Given \(\frac{dy}{dx} + 2y\tan x = \sin x\), \(y=0\) at \(x=\frac{\pi}{3}\). If maximum value of \(y\) is \(1/k\), find \(k\).

Hint:

For linear DE, find IF first. For maximum of trigonometric expression, substitute \(t = \cos x\) and use quadratic optimization.

Answer 1

Correct Answer: 8

Concept: Linear differential equation: \(\frac{dy}{dx} + P(x)y = Q(x)\). Integrating factor: \(IF = e^{\int P\,dx}\).

Step 1: Identify \(P(x)\) and \(Q(x)\). \[ P(x) = 2\tan x, \quad Q(x) = \sin x \]

Step 2: Find integrating factor. \[ IF = e^{\int 2\tan x \, dx} = e^{2\ln|\sec x|} = e^{\ln(\sec^2 x)} = \sec^2 x \]

Step 3: Multiply the DE by IF. \[ \sec^2 x \frac{dy}{dx} + 2y\sec^2 x \tan x = \sin x \sec^2 x \] \[ \frac{d}{dx}(y \sec^2 x) = \sin x \cdot \frac{1}{\cos^2 x} = \frac{\sin x}{\cos^2 x} \]

Step 4: Integrate both sides. \[ y \sec^2 x = \int \frac{\sin x}{\cos^2 x} \, dx \] Let \(u = \cos x\), \(du = -\sin x \, dx\): \[ \int \frac{\sin x}{\cos^2 x} \, dx = -\int u^{-2} \, du = -(-u^{-1}) + C = \frac{1}{\cos x} + C = \sec x + C \] Thus: \[ y \sec^2 x = \sec x + C \]

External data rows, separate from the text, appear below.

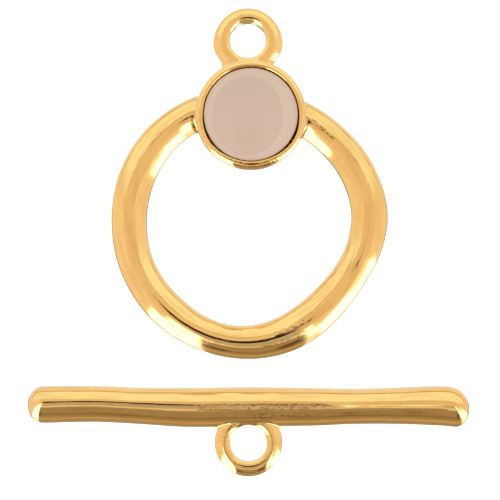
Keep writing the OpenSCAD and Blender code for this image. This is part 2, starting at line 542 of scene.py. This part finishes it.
def spun(points: Sequence[tuple[float, float]], steps: int) -> bmesh.types.BMesh:
    """A solid turned round Z.

    Args:
        points: the profile's corners as radius and height, from the axis back to the axis.
        steps: how many sides a full turn has.

    Returns:
        The turned solid.
    """
    bm = bmesh.new()
    verts = [bm.verts.new((r, 0, z)) for r, z in points]
    edges = [bm.edges.new(pair) for pair in zip(verts, verts[1:])]
    turn(bm, verts + edges, steps)
    return bm


def joined(solids: Sequence[bmesh.types.BMesh]) -> bmesh.types.BMesh:
    """All solids, which are used up, in one mesh, as they lie."""
    whole = bmesh.new()
    for solid in solids:
        part = bpy.data.meshes.new("part")
        solid.to_mesh(part)
        solid.free()
        whole.from_mesh(part)
        bpy.data.meshes.remove(part)
    return whole


def as_object(bm: bmesh.types.BMesh, name: str) -> bpy.types.Object:
    """Puts a mesh, which is used up, into the scene as an object at the origin."""
    mesh = bpy.data.meshes.new(name)
    bm.to_mesh(mesh)
    bm.free()
    holder = bpy.data.objects.new(name, mesh)
    bpy.context.scene.collection.objects.link(holder)
    return holder


class Casting(NamedTuple):
    """How a skin is cast: its faces' edge length in millimetres, and the smoothing that softens its joins."""

    grain: float
    rounds: int
    softening: float = 0.5


def cast_in_one(solids: Sequence[bmesh.types.BMesh], casting: Casting) -> bmesh.types.BMesh:
    """Runs overlapping solids together into one skin with soft joins.

    Args:
        solids: closed solids that overlap where they join.
        casting: how the skin is cast.

    Returns:
        The one skin.
    """
    holder = as_object(joined(solids), "rough")
    rough = holder.data
    skin = holder.modifiers.new("skin", "REMESH")
    skin.mode = "VOXEL"
    skin.voxel_size = casting.grain
    soften = holder.modifiers.new("soften", "SMOOTH")
    soften.factor = casting.softening
    soften.iterations = casting.rounds
    bm = bmesh.new()
    bm.from_object(holder, bpy.context.evaluated_depsgraph_get())
    bpy.data.objects.remove(holder)
    bpy.data.meshes.remove(rough)
    return bm


class HandWork(NamedTuple):
    """Unevenness of filing and polishing: its depth, its waves in a millimetre and its pattern's seed."""

    depth: float
    waves: float
    seed: float


def hand_worked(bm: bmesh.types.BMesh, work: HandWork) -> None:
    """Leaves the unevenness of hand work on a skin in millimetres."""
    bm.normal_update()
    shift = Vector((work.seed, -work.seed, work.seed / 2))
    for vert in bm.verts:
        vert.co += vert.normal * work.depth * noise.noise(vert.co * work.waves + shift)


def finished(
    bm: bmesh.types.BMesh,
    name: str,
    node: str,
    material: bpy.types.Material,
    reflected: bool = True,
) -> bpy.types.Object:
    """Turns a mesh in millimetres into a finished piece.

    Args:
        bm: the mesh, which is used up.
        name: the piece's name.
        node: the node that the piece stands for.
        material: its material.
        reflected: whether it shows in reflections.

    Returns:
        The piece, riding on the clasp's one body.
    """
    bmesh.ops.scale(bm, vec=(MM, MM, MM), verts=bm.verts[:])
    for face in bm.faces:
        face.smooth = True
    piece = as_object(bm, name)
    piece.data.materials.append(material)
    piece.visible_glossy = reflected
    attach(piece, "root")
    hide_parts(node)
    return piece


# The eye


@dataclass(frozen=True)
class Eye:
    """A round wire eye with a straight bore for a jump ring."""

    hole_r: float = 1.37
    reach: float = 1.78
    wire: float = 1.5
    edge: float = 0.10
    edge_arcs: int = 4
    shoulder_spread: float = 1.3
    sides: int = 40
    steps: int = 112

    def solid(self) -> bmesh.types.BMesh:
        """Spins the wire's flattened section round the bore's axis.

        Returns:
            The eye about the origin, its bore along Z.
        """
        bm = upright_circle(self.reach, self.wire / 2, self.sides)
        bmesh.ops.bisect_plane(
            bm, geom=bm.verts[:] + bm.edges[:], plane_co=(self.hole_r, 0, 0), plane_no=ALONG_X,
            clear_inner=True,
        )
        ends = [vert for vert in bm.verts if len(vert.link_edges) == 1]
        bm.edges.new(ends)
        bmesh.ops.bevel(
            bm, geom=ends, offset=self.edge, segments=self.edge_arcs, profile=0.5, affect="VERTICES",
            material=-1,
        )
        turn(bm, bm.verts[:] + bm.edges[:], self.steps)
        return bm

    def broaden(self, bm: bmesh.types.BMesh, share: float, at_y: float) -> None:
        """Gives the eye's outer side wider shoulders.

        Args:
            bm: the eye, about the origin.
            share: how much wider it grows there.
            at_y: where along Y its shoulders are.
        """
        wall = self.reach + self.wire / 2 - self.hole_r
        for vert in bm.verts:
            out = math.hypot(vert.co.x, vert.co.y) - self.hole_r
            reach = max(0.0, min(1.0, out / wall))
            vert.co.x *= 1 + share * reach * math.exp(-((vert.co.y - at_y) / self.shoulder_spread) ** 2)

    def clear_bore(self, bm: bmesh.types.BMesh) -> None:
        """Pushes what stands in the bore out to the bore's wall; the bore is about the origin, along Z."""
        for vert in bm.verts:
            out = math.hypot(vert.co.x, vert.co.y)
            if AT_AXIS < out < self.hole_r:
                vert.co.x *= self.hole_r / out
                vert.co.y *= self.hole_r / out


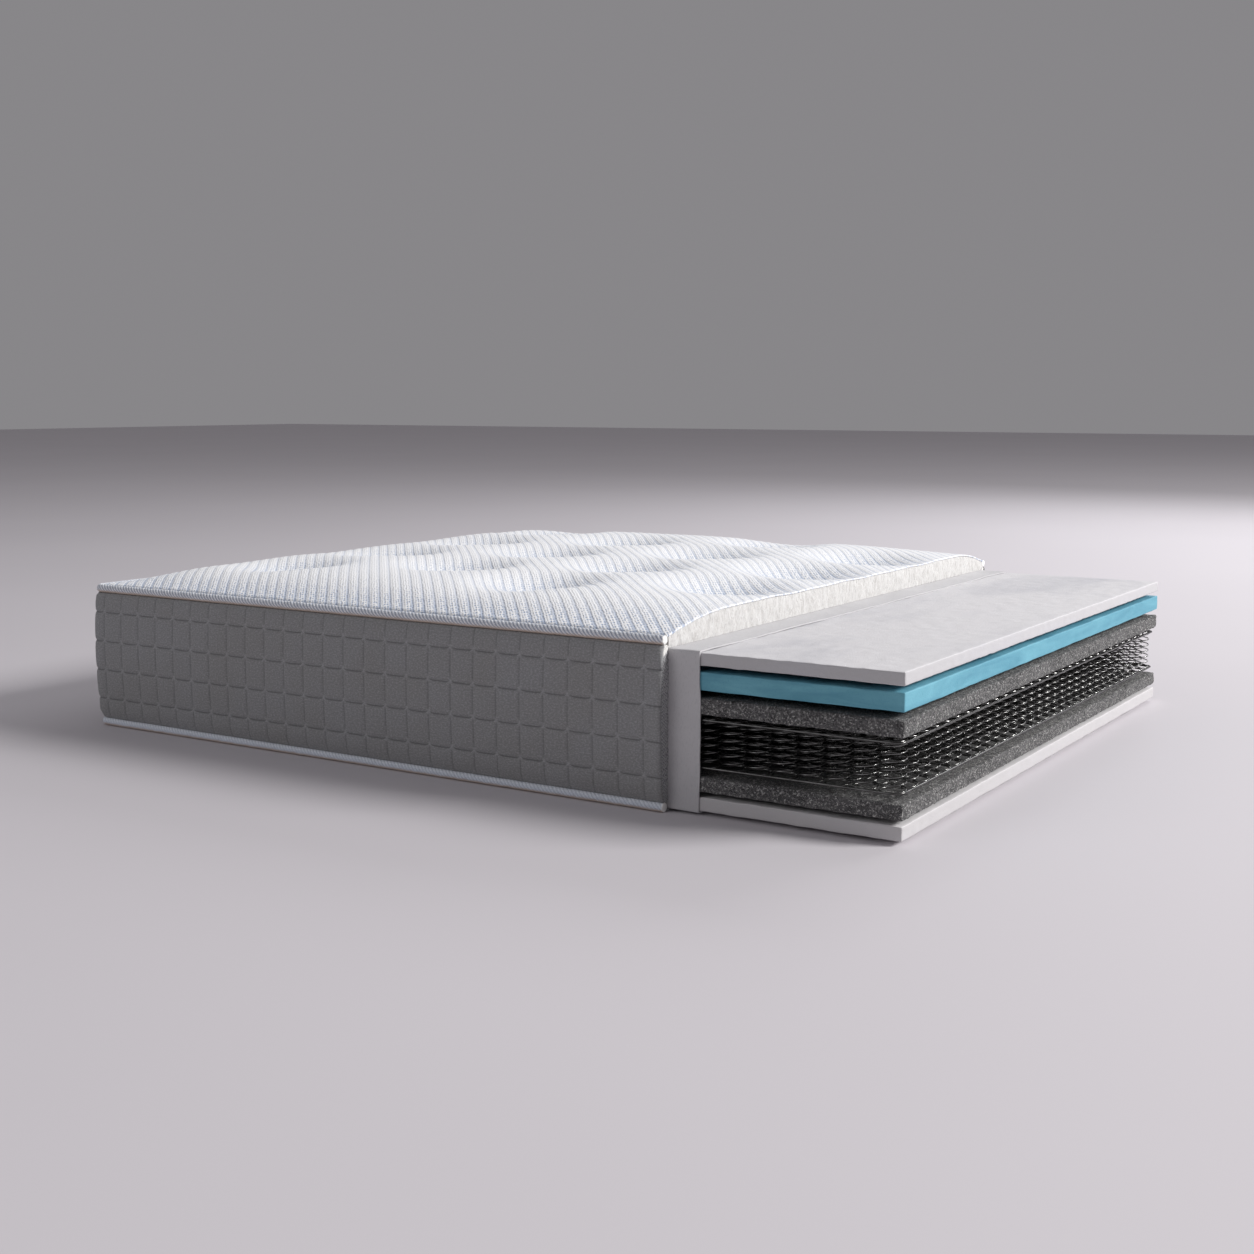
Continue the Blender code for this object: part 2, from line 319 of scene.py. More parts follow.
def wrap_points(along, inset, height):
    """Points at a length along the cover's outer face from the front cut, some way inside it."""
    turn = np.radians(np.interp(along, WRAP_STOPS, [270, 270, 180, 180, 90, 90]))
    near = COVER_LEFT + COVER_CORNER
    side = COVER_HALF - COVER_CORNER
    centre_x = np.interp(along, WRAP_STOPS, [COVER_CUT, near, near, near, near, COVER_CUT])
    centre_y = np.interp(along, WRAP_STOPS, [-side, -side, -side, side, side, side])
    reach = COVER_CORNER - inset
    x = centre_x + reach * np.cos(turn)
    y = centre_y + reach * np.sin(turn)
    return np.stack(np.broadcast_arrays(x, y, height), axis=-1).astype(float)


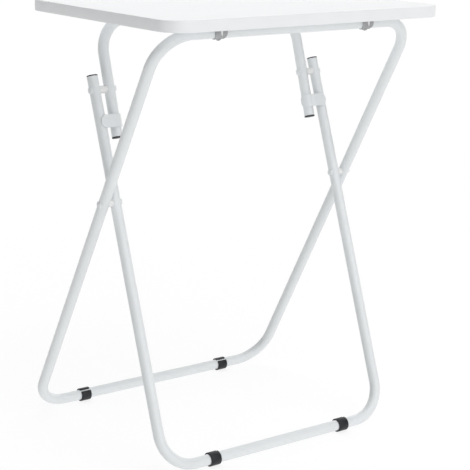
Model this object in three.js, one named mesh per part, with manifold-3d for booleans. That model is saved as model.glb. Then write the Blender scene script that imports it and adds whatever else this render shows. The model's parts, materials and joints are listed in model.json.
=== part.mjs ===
// A folding tray table: a laminated board on two crossing bent-tube leg frames.
// Millimetres, +Z up, +X across the width of the table, +Y towards its rear.
// The origin is on the floor, under the centre of the open table.
import * as THREE from "three";
import { mergeVertices } from "three/addons/utils/BufferGeometryUtils.js";
import Module from "manifold-3d";

const wasm = await Module();
wasm.setup();

// ---- Driving dimensions ---------------------------------------------------------------------
const GAP = 0.3; // running gap left between touching pieces

// Board
const TOP_WIDTH = 480;
const TOP_DEPTH = 380;
const TOP_HEIGHT = 650; // floor to top face
const TOP_THICKNESS = 16;
const TOP_CORNER_RADIUS = 35;
const EDGE_BAND = 1; // thickness of the band around the rim

// Tube
const TUBE_RADIUS = 8;
const TUBE_WALL = 1.2;
const TUBE_SIDES = 16;
const BEND_RADIUS = 52; // to the tube's centre line
const BEND_STEPS = 7;

// Widths of the three frames, between the centre lines of their legs
const OUTER_WIDTH = 444.5;
const LOWER_WIDTH = 405.5;
const UPPER_WIDTH = 356;

// Feet: C-shaped rubber sleeves on the two floor bars
const FOOT_RADIUS = 10.3;
const FOOT_LENGTH = 17.5;
const FOOT_SLOT = 4;
const REAR_FOOT_X = 135;
const FRONT_FOOT_X = 120;

// Side view of the linkage, as [y, z] with y measured from the middle of the board
const BAR_HEIGHT = TOP_HEIGHT - TOP_THICKNESS - TUBE_RADIUS - GAP;
const FRONT_BAR = new THREE.Vector2(-137.5, BAR_HEIGHT); // top bar of the outer frame
const REAR_BAR = new THREE.Vector2(90.3, BAR_HEIGHT); // top bar of the upper frame
const REAR_FLOOR_BAR = new THREE.Vector2(211.5, FOOT_RADIUS);
const FRONT_FLOOR_BAR = new THREE.Vector2(-124.6, FOOT_RADIUS);
const CROSS_TO_FRONT_BAR = 289; // along the outer leg, from the cross pivot up to the bar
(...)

Step 5: Apply initial condition \(y=0\) at \(x = \frac{\pi}{3}\). \[ \sec\frac{\pi}{3} = 2 \] \[ 0 \cdot \sec^2\frac{\pi}{3} = 2 + C \Rightarrow 0 = 2 + C \Rightarrow C = -2 \]

Step 6: General solution. \[ y \sec^2 x = \sec x - 2 \] \[ y = \cos^2 x (\sec x - 2) = \cos x - 2\cos^2 x \]

Step 7: Find maximum value of \(y\). Let \(t = \cos x\), \(t \in [-1, 1]\): \[ y = t - 2t^2 \] \[ \frac{dy}{dt} = 1 - 4t = 0 \Rightarrow t = \frac{1}{4} \] \[ \frac{d^2y}{dt^2} = -4<0 \Rightarrow \text{maximum at } t = \frac{1}{4} \] \[ y_{\text{max}} = \frac{1}{4} - 2\left(\frac{1}{16}\right) = \frac{1}{4} - \frac{1}{8} = \frac{1}{8} \] Given that maximum value of \(y\) is \(1/k\): \[ \frac{1}{k} = \frac{1}{8} \Rightarrow k = 8 \]